- [AIM] Return every entry exactly as written.

━━━━━ EXTRACTED INFORMATION

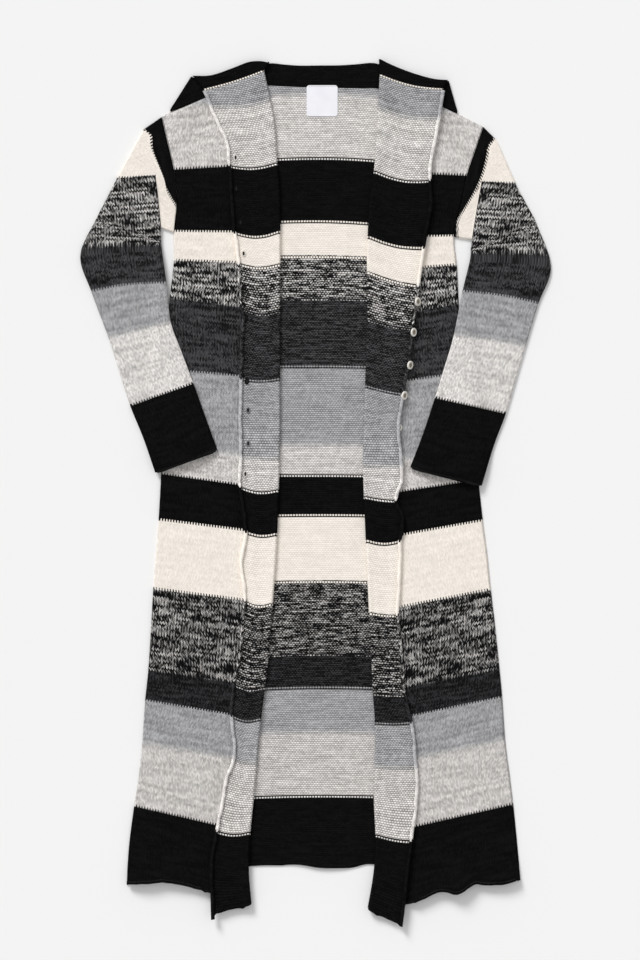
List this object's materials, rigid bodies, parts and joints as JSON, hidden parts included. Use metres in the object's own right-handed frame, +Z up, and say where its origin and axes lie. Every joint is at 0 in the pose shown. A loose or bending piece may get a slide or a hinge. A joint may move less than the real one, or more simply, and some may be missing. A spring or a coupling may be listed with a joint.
{
  "type": "duster cardigan",
  "caption": "Long striped knitted duster cardigan laid flat on its back, with both fronts turned back along a loose fold and the sleeves turned down over the body.",
  "frame": {"origin": "middle of the outline on the surface that the garment lies on", "axes": "+X to the wearer's left, +Y from the hem to the collar, +Z up from the surface"},
  "size_m": [0.7052, 1.299, 0.0178],
  "materials": {
    "knit": "matt wool and cotton knit in blocks of black, cream, charcoal, grey and pale heather",
    "collar_knit": "matt black knit",
    "label": "white woven satin",
    "button": "polished pale shell"
  },
  "bodies": {
    "root": {"back": "knit", "front_right": "knit", "front_left": "knit", "sleeve_right": "knit", "sleeve_left": "knit", "collar": "collar_knit", "neck_label": "label", "button_01": "button", "button_02": "button", "button_03": "button", "button_04": "button", "button_05": "button", "button_06": "button", "button_07": "button", "button_08": "button", "button_09": "button", "button_10": "button", "button_11": "button"}
  },
  "joints": []
}
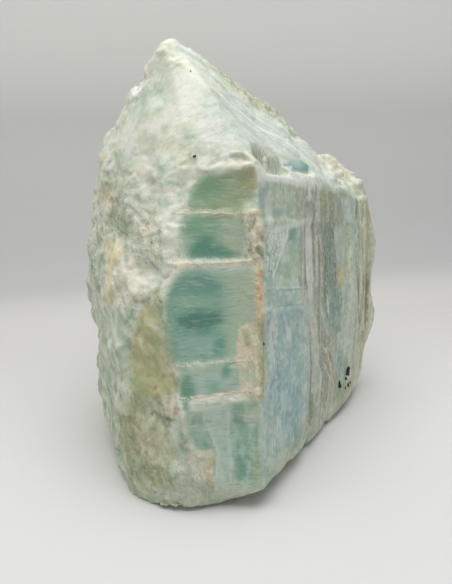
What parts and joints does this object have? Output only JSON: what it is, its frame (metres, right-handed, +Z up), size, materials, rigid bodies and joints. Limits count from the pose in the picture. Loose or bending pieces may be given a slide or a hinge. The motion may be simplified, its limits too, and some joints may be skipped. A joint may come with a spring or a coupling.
{
  "type": "rough aquamarine crystal",
  "caption": "Rough block of aquamarine standing on a flat break, with a grooved crystal face, glassy stepped front and pointed top.",
  "frame": {"origin": "middle of the block's bounding box, on the flat break that it stands on", "axes": "+Z up to the pointed top, +X to the right of the stepped front, +Y to the back"},
  "size_m": [0.1248, 0.1189, 0.1575],
  "materials": {
    "aquamarine": "rough broken stone, with glassy sea-green patches and cream veins"
  },
  "bodies": {
    "root": {"aquamarine_crystal": "aquamarine"}
  },
  "joints": []
}
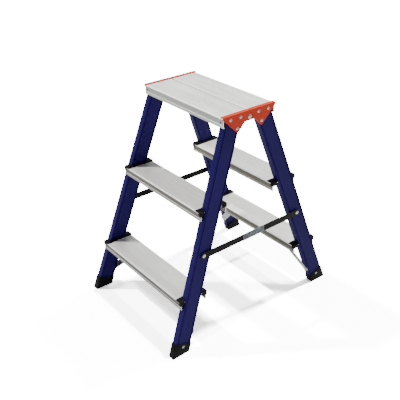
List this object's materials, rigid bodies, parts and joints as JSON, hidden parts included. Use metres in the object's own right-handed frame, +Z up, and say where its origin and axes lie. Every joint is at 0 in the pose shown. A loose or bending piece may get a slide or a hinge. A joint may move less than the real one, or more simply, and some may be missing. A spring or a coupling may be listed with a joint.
{
  "type": "step ladder",
  "caption": "Double-sided folding step ladder: splayed blue stiles, ribbed aluminium treads, hinged platform, hooked side stays and rubber feet.",
  "frame": {"origin": "on the floor under the middle of the platform", "axes": "+Z up, +X to the right along the treads, the front side faces -Y"},
  "size_m": [0.4616, 0.6514, 0.682],
  "materials": {
    "blue_powder_coat": "satin powder coat",
    "orange_coat": "satin powder coat",
    "tread_aluminium": "mill-finished extrusion",
    "black_plastic": "moulded",
    "black_coat": "semi-gloss",
    "zinc_steel": "zinc plated",
    "bright_steel": "bright",
    "dark_steel": "blackened",
    "grey_label": "matt film"
  },
  "bodies": {
    "front_frame": {"front_stile_right": "blue_powder_coat", "front_foot_right": "black_plastic", "front_brace_right": "zinc_steel", "front_lower_cap_right": "black_plastic", "front_upper_cap_right": "black_plastic", "front_hinge_plate_right": "orange_coat", "front_stile_left": "blue_powder_coat", "front_foot_left": "black_plastic", "front_brace_left": "zinc_steel", "front_lower_cap_left": "black_plastic", "front_upper_cap_left": "black_plastic", "front_hinge_plate_left": "orange_coat", "front_tread_lower": "tread_aluminium", "front_tread_upper": "tread_aluminium", "front_platform": "tread_aluminium", "front_plate_rivets": "bright_steel", "front_tread_screws": "dark_steel", "front_foot_rivets": "bright_steel", "front_brace_rivets": "bright_steel", "hinge_pin_right": "bright_steel", "stay_pivot_right": "bright_steel", "hinge_pin_left": "bright_steel", "stay_pivot_left": "bright_steel"},
    "rear_frame": {"rear_stile_right": "blue_powder_coat", "rear_foot_right": "black_plastic", "rear_brace_right": "zinc_steel", "rear_lower_cap_right": "black_plastic", "rear_upper_cap_right": "black_plastic", "rear_hinge_plate_right": "orange_coat", "rear_stile_left": "blue_powder_coat", "rear_foot_left": "black_plastic", "rear_brace_left": "zinc_steel", "rear_lower_cap_left": "black_plastic", "rear_upper_cap_left": "black_plastic", "rear_hinge_plate_left": "orange_coat", "rear_tread_lower": "tread_aluminium", "rear_tread_upper": "tread_aluminium", "rear_platform": "tread_aluminium", "rear_plate_rivets": "bright_steel", "rear_tread_screws": "dark_steel", "rear_foot_rivets": "bright_steel", "rear_brace_rivets": "bright_steel", "stay_stud_right": "bright_steel", "stay_stud_left": "bright_steel"},
    "stay_bar_right": {"stay_right": "black_coat", "stay_hook_end_right": "black_coat", "stay_label_right": "grey_label"},
    "stay_bar_left": {"stay_left": "black_coat", "stay_hook_end_left": "black_coat", "stay_label_left": "grey_label"}
  },
  "joints": [
    {"name": "fold", "type": "hinge", "parent": "front_frame", "child": "rear_frame", "pos_m": [0, 0, 0.662], "axis": [-1, 0, 0], "range_deg": [0, 37]},
    {"name": "stay_lift_right", "type": "hinge", "parent": "front_frame", "child": "stay_bar_right", "pos_m": [0.2097, -0.18777, 0.297], "axis": [1, 0, 0], "range_deg": [0, 66.6]},
    {"name": "stay_lift_left", "type": "hinge", "parent": "front_frame", "child": "stay_bar_left", "pos_m": [-0.2097, -0.18777, 0.297], "axis": [1, 0, 0], "range_deg": [0, 66.6]}
  ],
  "couplings": [
    {"joint": "stay_lift_right", "follows": "fold", "ratio": 1.8},
    {"joint": "stay_lift_left", "follows": "fold", "ratio": 1.8}
  ]
}
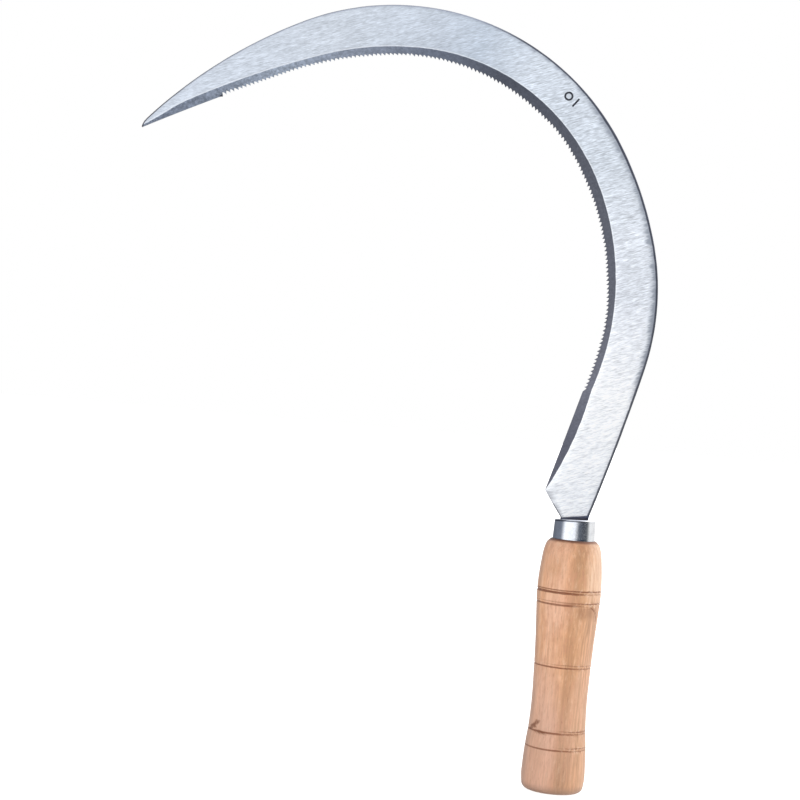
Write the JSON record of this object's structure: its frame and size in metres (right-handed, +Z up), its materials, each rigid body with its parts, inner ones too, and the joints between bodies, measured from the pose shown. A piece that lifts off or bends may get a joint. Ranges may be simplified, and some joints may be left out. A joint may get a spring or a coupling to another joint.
{
  "type": "hand sickle",
  "caption": "Hand sickle: a hooked steel blade with a saw-toothed inner edge, a steel ferrule and a turned wooden handle, for cutting grass and crops by hand.",
  "frame": {"origin": "centre of the handle's flat butt end", "axes": "+Z up the handle's axis towards the blade, -X the way the blade hooks, -Y the way the bevelled and marked front face looks"},
  "size_m": [0.2873, 0.0348, 0.4175],
  "materials": {
    "blade_steel": "brushed, with a darker ground bevel along the toothed edge",
    "ferrule_steel": "smooth bright plating",
    "handle_wood": "bare light hardwood, fine sanded, with darker turned ring grooves"
  },
  "bodies": {
    "root": {"blade": "blade_steel", "ferrule": "ferrule_steel", "handle": "handle_wood"}
  },
  "joints": []
}
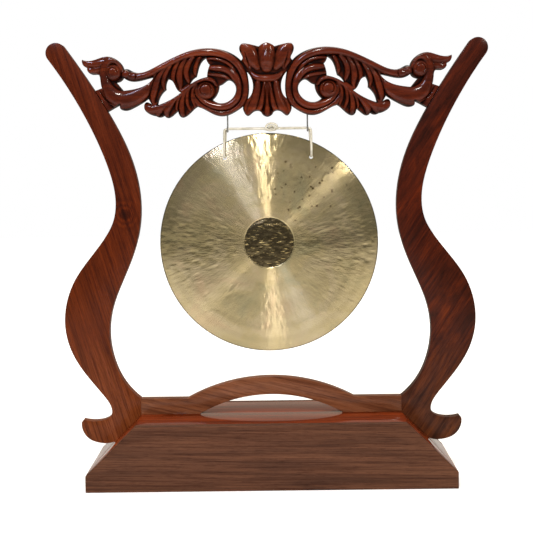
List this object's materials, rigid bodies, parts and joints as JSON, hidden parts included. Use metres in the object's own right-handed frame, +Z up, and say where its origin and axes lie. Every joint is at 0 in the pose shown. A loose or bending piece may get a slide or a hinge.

━━━━━━━━━━

- [TASK ANSWER]
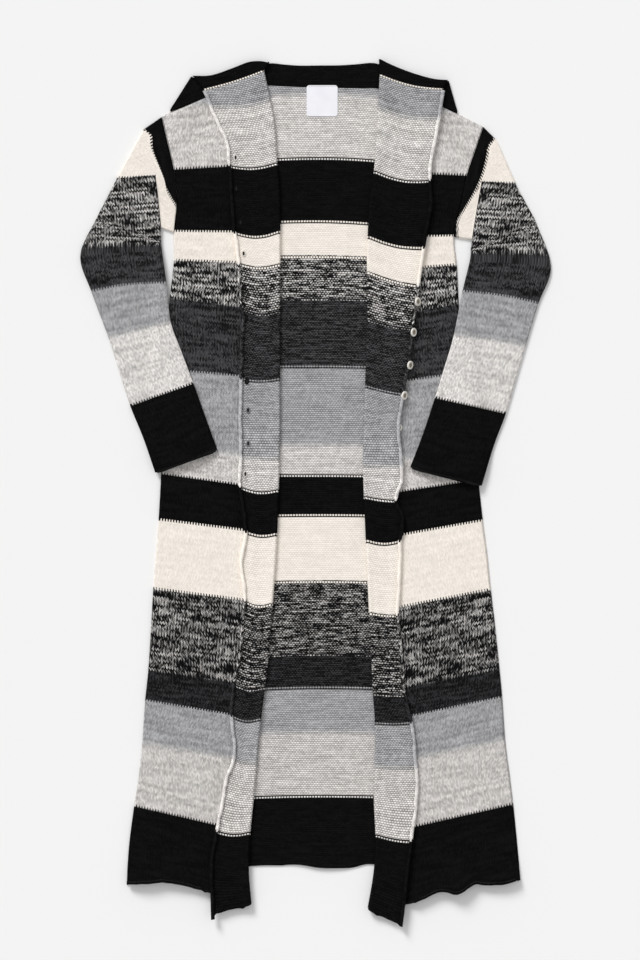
List this object's materials, rigid bodies, parts and joints as JSON, hidden parts included. Use metres in the object's own right-handed frame, +Z up, and say where its origin and axes lie. Every joint is at 0 in the pose shown. A loose or bending piece may get a slide or a hinge. A joint may move less than the real one, or more simply, and some may be missing. A spring or a coupling may be listed with a joint.
{
  "type": "duster cardigan",
  "caption": "Long striped knitted duster cardigan laid flat on its back, with both fronts turned back along a loose fold and the sleeves turned down over the body.",
  "frame": {"origin": "middle of the outline on the surface that the garment lies on", "axes": "+X to the wearer's left, +Y from the hem to the collar, +Z up from the surface"},
  "size_m": [0.7052, 1.299, 0.0178],
  "materials": {
    "knit": "matt wool and cotton knit in blocks of black, cream, charcoal, grey and pale heather",
    "collar_knit": "matt black knit",
    "label": "white woven satin",
    "button": "polished pale shell"
  },
  "bodies": {
    "root": {"back": "knit", "front_right": "knit", "front_left": "knit", "sleeve_right": "knit", "sleeve_left": "knit", "collar": "collar_knit", "neck_label": "label", "button_01": "button", "button_02": "button", "button_03": "button", "button_04": "button", "button_05": "button", "button_06": "button", "button_07": "button", "button_08": "button", "button_09": "button", "button_10": "button", "button_11": "button"}
  },
  "joints": []
}
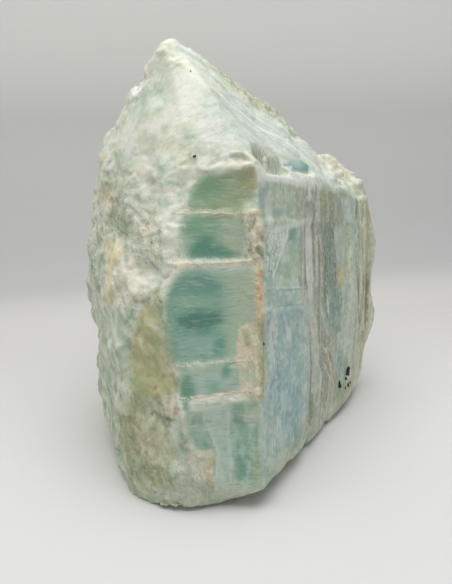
What parts and joints does this object have? Output only JSON: what it is, its frame (metres, right-handed, +Z up), size, materials, rigid bodies and joints. Limits count from the pose in the picture. Loose or bending pieces may be given a slide or a hinge. The motion may be simplified, its limits too, and some joints may be skipped. A joint may come with a spring or a coupling.
{
  "type": "rough aquamarine crystal",
  "caption": "Rough block of aquamarine standing on a flat break, with a grooved crystal face, glassy stepped front and pointed top.",
  "frame": {"origin": "middle of the block's bounding box, on the flat break that it stands on", "axes": "+Z up to the pointed top, +X to the right of the stepped front, +Y to the back"},
  "size_m": [0.1248, 0.1189, 0.1575],
  "materials": {
    "aquamarine": "rough broken stone, with glassy sea-green patches and cream veins"
  },
  "bodies": {
    "root": {"aquamarine_crystal": "aquamarine"}
  },
  "joints": []
}
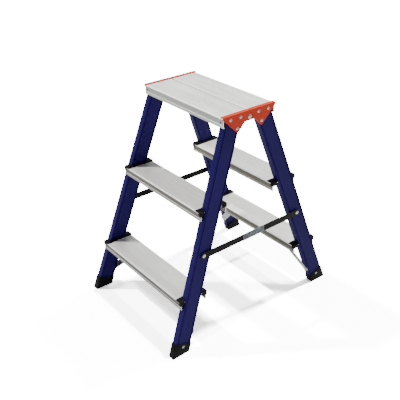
List this object's materials, rigid bodies, parts and joints as JSON, hidden parts included. Use metres in the object's own right-handed frame, +Z up, and say where its origin and axes lie. Every joint is at 0 in the pose shown. A loose or bending piece may get a slide or a hinge. A joint may move less than the real one, or more simply, and some may be missing. A spring or a coupling may be listed with a joint.
{
  "type": "step ladder",
  "caption": "Double-sided folding step ladder: splayed blue stiles, ribbed aluminium treads, hinged platform, hooked side stays and rubber feet.",
  "frame": {"origin": "on the floor under the middle of the platform", "axes": "+Z up, +X to the right along the treads, the front side faces -Y"},
  "size_m": [0.4616, 0.6514, 0.682],
  "materials": {
    "blue_powder_coat": "satin powder coat",
    "orange_coat": "satin powder coat",
    "tread_aluminium": "mill-finished extrusion",
    "black_plastic": "moulded",
    "black_coat": "semi-gloss",
    "zinc_steel": "zinc plated",
    "bright_steel": "bright",
    "dark_steel": "blackened",
    "grey_label": "matt film"
  },
  "bodies": {
    "front_frame": {"front_stile_right": "blue_powder_coat", "front_foot_right": "black_plastic", "front_brace_right": "zinc_steel", "front_lower_cap_right": "black_plastic", "front_upper_cap_right": "black_plastic", "front_hinge_plate_right": "orange_coat", "front_stile_left": "blue_powder_coat", "front_foot_left": "black_plastic", "front_brace_left": "zinc_steel", "front_lower_cap_left": "black_plastic", "front_upper_cap_left": "black_plastic", "front_hinge_plate_left": "orange_coat", "front_tread_lower": "tread_aluminium", "front_tread_upper": "tread_aluminium", "front_platform": "tread_aluminium", "front_plate_rivets": "bright_steel", "front_tread_screws": "dark_steel", "front_foot_rivets": "bright_steel", "front_brace_rivets": "bright_steel", "hinge_pin_right": "bright_steel", "stay_pivot_right": "bright_steel", "hinge_pin_left": "bright_steel", "stay_pivot_left": "bright_steel"},
    "rear_frame": {"rear_stile_right": "blue_powder_coat", "rear_foot_right": "black_plastic", "rear_brace_right": "zinc_steel", "rear_lower_cap_right": "black_plastic", "rear_upper_cap_right": "black_plastic", "rear_hinge_plate_right": "orange_coat", "rear_stile_left": "blue_powder_coat", "rear_foot_left": "black_plastic", "rear_brace_left": "zinc_steel", "rear_lower_cap_left": "black_plastic", "rear_upper_cap_left": "black_plastic", "rear_hinge_plate_left": "orange_coat", "rear_tread_lower": "tread_aluminium", "rear_tread_upper": "tread_aluminium", "rear_platform": "tread_aluminium", "rear_plate_rivets": "bright_steel", "rear_tread_screws": "dark_steel", "rear_foot_rivets": "bright_steel", "rear_brace_rivets": "bright_steel", "stay_stud_right": "bright_steel", "stay_stud_left": "bright_steel"},
    "stay_bar_right": {"stay_right": "black_coat", "stay_hook_end_right": "black_coat", "stay_label_right": "grey_label"},
    "stay_bar_left": {"stay_left": "black_coat", "stay_hook_end_left": "black_coat", "stay_label_left": "grey_label"}
  },
  "joints": [
    {"name": "fold", "type": "hinge", "parent": "front_frame", "child": "rear_frame", "pos_m": [0, 0, 0.662], "axis": [-1, 0, 0], "range_deg": [0, 37]},
    {"name": "stay_lift_right", "type": "hinge", "parent": "front_frame", "child": "stay_bar_right", "pos_m": [0.2097, -0.18777, 0.297], "axis": [1, 0, 0], "range_deg": [0, 66.6]},
    {"name": "stay_lift_left", "type": "hinge", "parent": "front_frame", "child": "stay_bar_left", "pos_m": [-0.2097, -0.18777, 0.297], "axis": [1, 0, 0], "range_deg": [0, 66.6]}
  ],
  "couplings": [
    {"joint": "stay_lift_right", "follows": "fold", "ratio": 1.8},
    {"joint": "stay_lift_left", "follows": "fold", "ratio": 1.8}
  ]
}
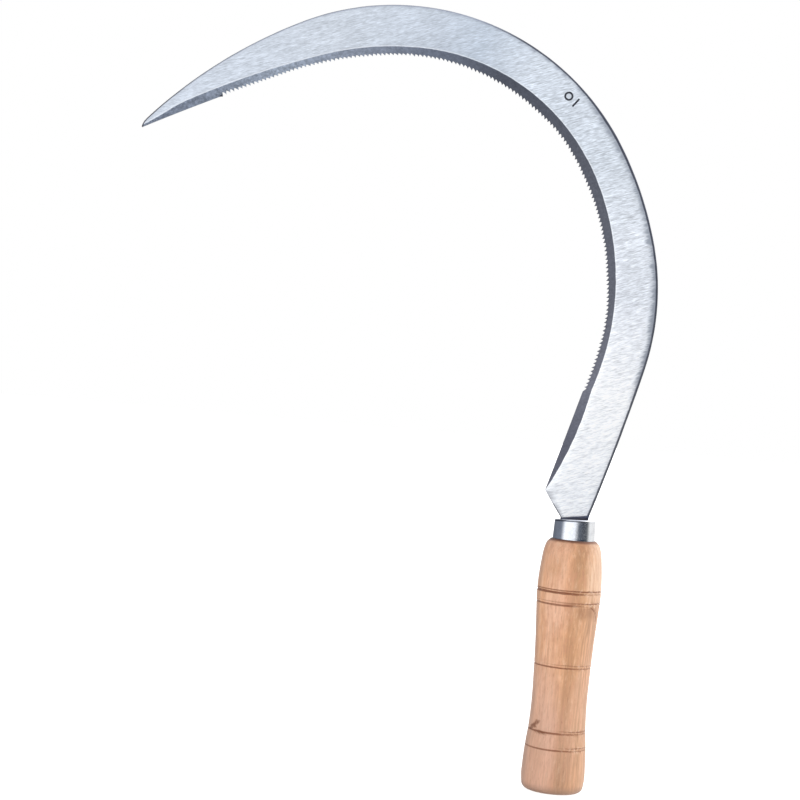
Write the JSON record of this object's structure: its frame and size in metres (right-handed, +Z up), its materials, each rigid body with its parts, inner ones too, and the joints between bodies, measured from the pose shown. A piece that lifts off or bends may get a joint. Ranges may be simplified, and some joints may be left out. A joint may get a spring or a coupling to another joint.
{
  "type": "hand sickle",
  "caption": "Hand sickle: a hooked steel blade with a saw-toothed inner edge, a steel ferrule and a turned wooden handle, for cutting grass and crops by hand.",
  "frame": {"origin": "centre of the handle's flat butt end", "axes": "+Z up the handle's axis towards the blade, -X the way the blade hooks, -Y the way the bevelled and marked front face looks"},
  "size_m": [0.2873, 0.0348, 0.4175],
  "materials": {
    "blade_steel": "brushed, with a darker ground bevel along the toothed edge",
    "ferrule_steel": "smooth bright plating",
    "handle_wood": "bare light hardwood, fine sanded, with darker turned ring grooves"
  },
  "bodies": {
    "root": {"blade": "blade_steel", "ferrule": "ferrule_steel", "handle": "handle_wood"}
  },
  "joints": []
}
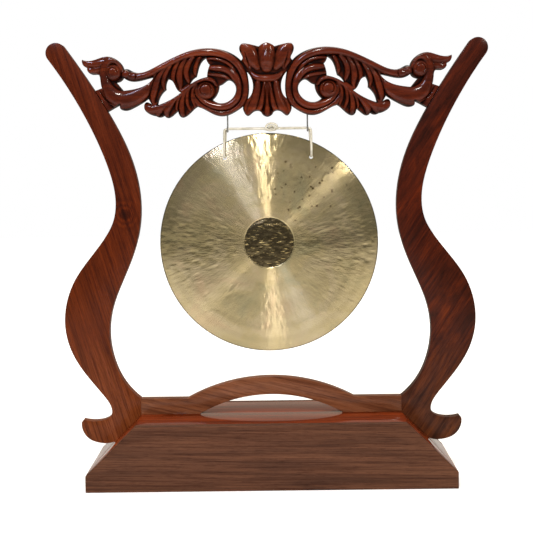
List this object's materials, rigid bodies, parts and joints as JSON, hidden parts included. Use metres in the object's own right-handed frame, +Z up, and say where its origin and axes lie. Every joint is at 0 in the pose shown. A loose or bending piece may get a slide or a hinge.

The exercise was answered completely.